H.3054 - An Act relative to tax relief for low-income seniors

This bill exempts any citizen over the age of 65, whose annual income is at or below the federal poverty guideline, from the motor vehicle excise tax on one vehicle owned and registered for personal use.


H.3055 - An Act creating a local option property tax cap for low-income seniors

This bill allows any city or town to impose a cap on property taxes for low-income seniors. Cities and towns may choose to impose a property tax cap for homeowners aged 65+ as long as single filers income is $50,000 or less or married filers income is $60,000 or less and assets (not including primary residence and 1 motor vehicle) are $75,000 or less.


H.3057 - An Act relative to the senior circuit breaker tax credit

This bill raises the cap on the senior breaker tax credit. The senior circuit breaker is codified into the general laws in subsection (k) of section 6 of chapter 62 of the general laws. Currently, the credit ‘shall not exceed $750’ (adjusted for inflation), which means the cap was $1,190 in 2020. This bill allows the cap to be as much as 50% of the total property tax bill for qualifying applicants.

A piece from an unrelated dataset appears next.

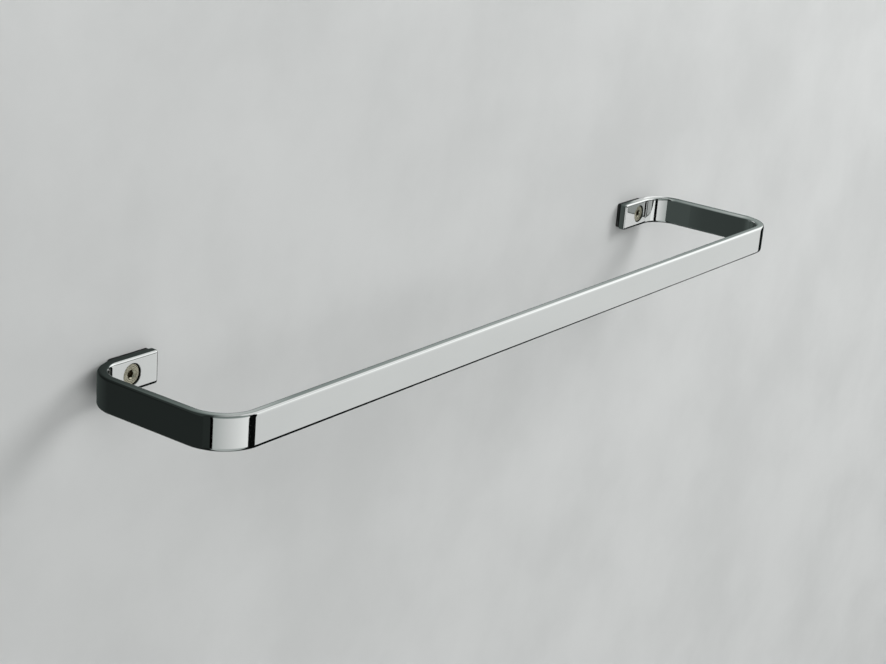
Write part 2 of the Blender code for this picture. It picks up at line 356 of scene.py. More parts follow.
def rail_outline():
    """Return the rail seen from above, as one closed outline."""
    front = (SIDE_X - FRONT_BEND_OUTSIDE, FRONT_Y + FRONT_BEND_OUTSIDE)
    back = (SIDE_X - WALL_BEND_OUTSIDE, FOOT_BACK_Y - WALL_BEND_OUTSIDE)
    right = arc(front, FRONT_BEND_OUTSIDE, -90, 0, BEND_STEPS)
    right += arc(back, WALL_BEND_OUTSIDE, 0, 90, BEND_STEPS)
    right += [(FOOT_END_X, FOOT_BACK_Y), (FOOT_END_X, FOOT_FACE_Y)]
    right += arc(back, WALL_BEND_RADIUS, 90, 0, BEND_STEPS)
    right += arc(front, FRONT_BEND_RADIUS, 0, -90, BEND_STEPS)
    return right + [(-x, y) for x, y in reversed(right)]


rail = plate("rail_blank", [rail_outline()], BAR_HEIGHT)
rail = rounded(rail, EDGE_REACH, EDGE_STEPS, EDGE_PROFILE)
print("rail outline has", len(rail_outline()), "points")

# %% [markdown]
# ## Countersunk holes
#
# A countersink bit leaves a short straight recess, a cone and the shank's hole. The cutter
# below is that hole as one turned profile. The polisher's mop then takes the sharpness
# off the mouth, so only the edge round the mouth is rounded afterwards.

# %% Cut the two holes
MOUTH_RADIUS = 0.0003
MOUTH_STEPS = 5
TURN_STEPS = 96
RECESS_RADIUS = SCREW_HEAD_RADIUS + HEAD_CLEARANCE


def hole_profile():
    """Return the hole's profile, mouth at height 0 and the shank's hole below it."""
    shank = SCREW_DIAMETER / 2 + SHANK_CLEARANCE
    cone_top = SCREW_HEAD_Y - FOOT_FACE_Y + SCREW_HEAD_RIM + HEAD_CLEARANCE
    cone_bottom = cone_top + RECESS_RADIUS - shank
    bottom = -BAR_THICKNESS - OVERRUN
    return [(0.0, OVERRUN), (RECESS_RADIUS, OVERRUN), (RECESS_RADIUS, -cone_top),
            (shank, -cone_bottom), (shank, bottom), (0.0, bottom)]


def from_screw_axis(place):
    """Return how far a point lies from the axis of the screw on its side."""
    return math.hypot(abs(place.x) - SCREW_X, place.z)


def round_mouths(thing):
    """Round the edges where the two holes open in the feet."""
    work = bmesh.new()
    work.from_mesh(thing.data)
    rim = [vertex for vertex in work.verts if abs(vertex.co.y - FOOT_FACE_Y) < NEAR
           and abs(from_screw_axis(vertex.co) - RECESS_RADIUS) < NEAR]
    edges = [edge for edge in work.edges if all(vertex in rim for vertex in edge.verts)]
    bmesh.ops.bevel(work, geom=edges, offset=MOUTH_RADIUS, segments=MOUTH_STEPS,
                    profile=ARC_PROFILE, affect="EDGES")
    work.to_mesh(thing.data)
    work.free()
    print("edges round the mouths:", len(edges))


def laid_down(thing, x, y):
    """Turn a piece that stands on Z so that its top looks into the room, and place it."""
    turn = Matrix.Rotation(math.radians(90.0), 4, "X")
    thing.data.transform(Matrix.Translation((x, y, 0.0)) @ turn)
    return thing


for side in (-1, 1):
    cutter = turned("hole_cutter", hole_profile(), TURN_STEPS)
    rail = cut(rail, laid_down(cutter, side * SCREW_X, FOOT_FACE_Y))
rail = cleaned(rail)
round_mouths(rail)
rail = smooth(rail)

# %% [markdown]
# ## The grain remembers the straight strip
#
# The bar is ground and polished along its length, before it is bent or on a belt that
# follows it. Marks in the finish therefore run round the bends with the metal. The rail
# gets a stored place for every point: how far it lies along the strip, how far outwards
# from its middle, and how high. A finish that reads this place sees an unbent strip.

# %% Store the place along the strip
def along_and_out(x, y):
    """Return how far a point lies along the strip's right half, and out of its middle."""
    half = BAR_THICKNESS / 2
    front = (SIDE_X - FRONT_BEND_OUTSIDE, FRONT_Y + FRONT_BEND_OUTSIDE)
    back = (SIDE_X - WALL_BEND_OUTSIDE, FOOT_BACK_Y - WALL_BEND_OUTSIDE)
    arm_start = front[0] + (FRONT_BEND_RADIUS + half) * math.pi / 2
    arm_end = arm_start + back[1] - front[1]
    foot_start = arm_end + (WALL_BEND_RADIUS + half) * math.pi / 2
    if y < front[1] and x <= front[0]:
        return x, FRONT_Y + half - y
    if y < front[1]:
        turn = math.atan2(x - front[0], front[1] - y)
        out = math.hypot(x - front[0], y - front[1]) - FRONT_BEND_RADIUS - half
        return front[0] + turn * (FRONT_BEND_RADIUS + half), out
    if y <= back[1]:
        return arm_start + y - front[1], x - SIDE_X + half
    if x > back[0]:
        turn = math.atan2(y - back[1], x - back[0])
        out = math.hypot(x - back[0], y - back[1]) - WALL_BEND_RADIUS - half
        return arm_end + turn * (WALL_BEND_RADIUS + half), out
    return foot_start + back[0] - x, y - FOOT_BACK_Y + half


def store_strip_place(thing):
    """Store each point's place on the unbent strip as an attribute of the mesh."""
    places = thing.data.attributes.new("strip_place", "FLOAT_VECTOR", "POINT")
    longest = 0.0
    for vertex, place in zip(thing.data.vertices, places.data):
        along, out = along_and_out(abs(vertex.co.x), vertex.co.y)
        place.vector = (math.copysign(along, vertex.co.x), out, vertex.co.z)
        longest = max(longest, along)
    return longest


def store_hole_shade(thing):
    """Store 1 on the walls of the two holes, where the chrome gets painted shade, and 0 everywhere
    else.
    """
    shade = thing.data.attributes.new("hole_shade", "FLOAT", "POINT")
    for vertex, stored in zip(thing.data.vertices, shade.data):
        deep = FOOT_FACE_Y + MOUTH_RADIUS - NEAR < vertex.co.y < FOOT_BACK_Y
        stored.value = float(deep and from_screw_axis(vertex.co) < RECESS_RADIUS + NEAR)


print("strip before bending:", round(2000 * store_strip_place(rail), 1), "mm")
store_hole_shade(rail)

# %% [markdown]
# ## Polished chrome
#
# Chrome reflects a little over half of the light and adds almost no colour of its own, so
# the base colour is a mid grey and the metallic value is 1. What makes it metal and not a
# perfect mirror is small: the plating follows faint waves left by the belt, long hairline
# scratches run with the strip, and handling leaves a thin haze that widens the highlights
# in patches. Plating reaches poorly into a hole and no mop polishes it there, so the
# holes' walls are duller, and their dark base colour is painted shade for the recess.
# Each of those is one line below.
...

H.4041 - An Act establishing a senior property tax deferral pilot program

This bill establishes a pilot program for a universal senior property tax deferral program in the Commonwealth. The pilot program will include approximately 10,000 eligible households and around 2,000 participants; eligible households and participants will be representative of the broader demographics of the Commonwealth. Participating senior households will be able to defer their taxes by checking a box on their property tax bill, which will indicate that they would like to defer their property taxes in that given year. The city/town will forward a copy of the bill of the Department of Revenue, which will return an amount equal to the deferred taxes. Interest will accrue on the deferral will be set at the state’s borrowing costs plus a 50-basis point (0.5%) buffer to account for administrative costs. Homeowners may defer property taxes until the sum of deferrals, interest, and mortgages reach 60% of the first million dollars of assessed home value. The Commonwealth will be repaid the principal plus interest within one year of the homeowner’s death or sale of the home. The total borrowing cost of the pilot program is estimated to be $81.5 million; however, the program is revenue neutral in the long-term, as deferred taxes plus interest and administrative costs are eventually returned. It is projected that by year 10 of the program, the amount taken in will be approximately the same as the amount provided by the program. The Department of Revenue will be required to deliver annual reports on the state of the pilot program to the Legislature. This bill was drafted in collaboration with the Boston College Center for Retirement Research and Massachusetts Council on Aging.